_GIVEN TASK_.
Nothing but the lines from the line that contains "for wheel_name, wheel_place" through the line that contains "obj.matrix_world = world" should appear in the output, each reproduced exactly.

_COLLECTED MATERIAL_.
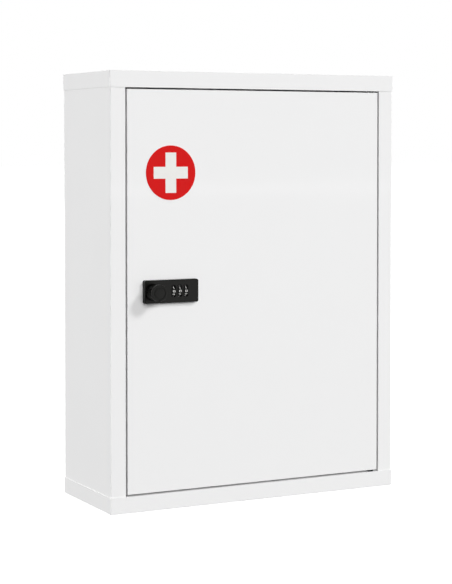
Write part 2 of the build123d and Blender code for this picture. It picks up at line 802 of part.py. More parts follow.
def cam_washer():
    """The washer between the cam and its screw."""
    y = (cam_back, washer_back)
    return (rod_y(cam_washer_diameter / 2, y, knob_x, lock_z)
            - rod_y(cam_screw_diameter / 2 + press_play, y, knob_x, lock_z))


def cam_screw():
    """The screw that holds the cam on the spindle."""
    head_back = washer_back + cam_screw_head_height
    shank = rod_y(cam_screw_diameter / 2, (washer_back - cam_screw_length, washer_back), knob_x, lock_z)
    head = rod_y(cam_screw_head / 2, (washer_back, head_back), knob_x, lock_z)
    slot = block(around(knob_x, cam_screw_head / 2), (head_back - driver_slot_depth, head_back),
                 around(lock_z, driver_slot_width / 2))
    return shank + head - slot


# ---------------------------------------------------------------- every sub-part
os.makedirs("parts", exist_ok=True)

save("top_cap", cap(cabinet_height, opening_high))
save("bottom_cap", cap(0, opening_low))
save("upper_frame_rail", frame_rail(cabinet_height, opening_high))
save("lower_frame_rail", frame_rail(0, opening_low))
save("left_side_panel", left_side_panel())
save("right_side_panel", side_panel(1))
save("back_panel", back_panel())
save("back_rivets", back_rivets())
save("frame_rivets", frame_rivets())
save("door_stops", door_stops())
save("door_bumpers", door_bumpers())
save("strike_plate", strike_plate())
for side_name, side_sign in (("left", -1), ("right", 1)):
    save(f"{side_name}_front_rail", shelf_rail(side_sign, rail_front_y))
    save(f"{side_name}_rear_rail", shelf_rail(side_sign, rail_rear_y))
for shelf_name, wanted_height in (("lower", lower_shelf_height), ("upper", upper_shelf_height)):
    save(f"{shelf_name}_shelf", shelf(wanted_height))
    save(f"{shelf_name}_shelf_clips", shelf_clips(wanted_height))

lower_block_span, upper_block_span = hinge_block_spans()
save("door_panel", door_panel())
save("door_stiffener", door_stiffener())
save("lower_hinge_block", hinge_block(lower_block_span))
save("upper_hinge_block", hinge_block(upper_block_span))
save("lower_hinge_pin", hinge_pin(lower_block_span[1] + hinge_pin_end, opening_low - bush_length))
save("upper_hinge_pin", hinge_pin(upper_block_span[0] - hinge_pin_end, opening_high + bush_length))
save("lower_hinge_bush", hinge_bush(opening_low, -1))
save("upper_hinge_bush", hinge_bush(opening_high, 1))
save("hinge_thrust_washer", hinge_thrust_washer())
save("hinge_block_screws", hinge_block_screws())
save("emblem_disc", emblem_disc())
save("emblem_cross", cross_prism(0))

save("lock_housing", lock_housing())
save("lock_chassis", lock_chassis())
save("lock_fixing_screws", lock_fixing_screws())
save("wheel_axle", wheel_axle())
save("detent_spring", detent_spring())
save("locking_slide", locking_slide())
for wheel_name, wheel_place in zip(("left", "middle", "right"), wheel_x):
    save(f"{wheel_name}_number_wheel", number_wheel(wheel_place))
save("lock_knob", lock_knob())
save("knob_spindle", knob_spindle())
save("spindle_ring", spindle_ring())
save("lock_cam", lock_cam())
save("cam_washer", cam_washer())
save("cam_screw", cam_screw())
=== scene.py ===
"""Looks of the lockable medicine cabinet: finishes for every sub-part, turned fasteners, the fluted knob,
the numbers on the lock wheels, and the studio it stands in. Metres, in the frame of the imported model.
"""
import json
import math

import bpy
from mathutils import Euler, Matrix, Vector


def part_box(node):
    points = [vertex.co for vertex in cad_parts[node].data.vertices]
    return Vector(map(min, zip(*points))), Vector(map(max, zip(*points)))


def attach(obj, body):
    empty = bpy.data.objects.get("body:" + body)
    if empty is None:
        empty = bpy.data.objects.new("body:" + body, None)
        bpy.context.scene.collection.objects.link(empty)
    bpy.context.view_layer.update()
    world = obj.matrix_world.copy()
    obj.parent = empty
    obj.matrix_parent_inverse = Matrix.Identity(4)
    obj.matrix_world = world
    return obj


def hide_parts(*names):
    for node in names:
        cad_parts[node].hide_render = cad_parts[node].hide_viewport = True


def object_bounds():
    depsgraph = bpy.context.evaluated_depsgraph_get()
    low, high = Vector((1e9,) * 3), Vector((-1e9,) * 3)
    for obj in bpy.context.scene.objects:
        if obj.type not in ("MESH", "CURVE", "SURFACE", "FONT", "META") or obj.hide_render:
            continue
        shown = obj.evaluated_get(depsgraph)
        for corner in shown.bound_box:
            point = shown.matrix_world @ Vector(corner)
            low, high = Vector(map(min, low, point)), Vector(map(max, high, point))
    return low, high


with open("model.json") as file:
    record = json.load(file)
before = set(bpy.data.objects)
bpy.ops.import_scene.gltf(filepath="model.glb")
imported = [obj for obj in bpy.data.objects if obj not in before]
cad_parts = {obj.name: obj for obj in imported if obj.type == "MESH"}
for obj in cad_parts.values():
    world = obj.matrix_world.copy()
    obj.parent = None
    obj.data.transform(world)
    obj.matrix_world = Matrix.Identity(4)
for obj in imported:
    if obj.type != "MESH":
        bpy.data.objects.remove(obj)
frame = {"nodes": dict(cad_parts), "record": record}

scene = bpy.context.scene
nodes = frame["nodes"]
cad_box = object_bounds()
mm = 0.001
quarter = math.pi / 2                   # a quarter of a turn
white = (1.0, 1.0, 1.0, 1.0)

# ---------------------------------------------------------------- camera, as the photograph was taken
camera_place = Vector((-0.9997, -1.9320, 0.4462))
camera_yaw = math.radians(27.231)       # to the right of straight at the cabinet
camera_pitch = math.radians(1.642)      # downwards
camera_lens, camera_sensor = 103.947, 36.0      # mm
camera_shift = -0.17                    # of the longer side of the frame
camera_clip = (0.01, 200.0)

# ---------------------------------------------------------------- studio
room_level = 0.12                       # soft light from all round, as matt surfaces meet it
# What gloss meets instead is a lit wall on one side of a dim room.
bright_side = Vector((0.80, -0.60, 0.10))   # towards the middle of the lit wall
bright_edge = (0.2, 0.85)               # it brightens between these cosines of the angle from its middle
bright_top = (0.10, 0.26)               # and fades out between these sines of the angle above the horizon
bright_level, dim_level = 1.68, 0.30    # of the lit wall and of the rest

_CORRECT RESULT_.
for wheel_name, wheel_place in zip(("left", "middle", "right"), wheel_x):
    save(f"{wheel_name}_number_wheel", number_wheel(wheel_place))
save("lock_knob", lock_knob())
save("knob_spindle", knob_spindle())
save("spindle_ring", spindle_ring())
save("lock_cam", lock_cam())
save("cam_washer", cam_washer())
save("cam_screw", cam_screw())
=== scene.py ===
"""Looks of the lockable medicine cabinet: finishes for every sub-part, turned fasteners, the fluted knob,
the numbers on the lock wheels, and the studio it stands in. Metres, in the frame of the imported model.
"""
import json
import math

import bpy
from mathutils import Euler, Matrix, Vector


def part_box(node):
    points = [vertex.co for vertex in cad_parts[node].data.vertices]
    return Vector(map(min, zip(*points))), Vector(map(max, zip(*points)))


def attach(obj, body):
    empty = bpy.data.objects.get("body:" + body)
    if empty is None:
        empty = bpy.data.objects.new("body:" + body, None)
        bpy.context.scene.collection.objects.link(empty)
    bpy.context.view_layer.update()
    world = obj.matrix_world.copy()
    obj.parent = empty
    obj.matrix_parent_inverse = Matrix.Identity(4)
    obj.matrix_world = world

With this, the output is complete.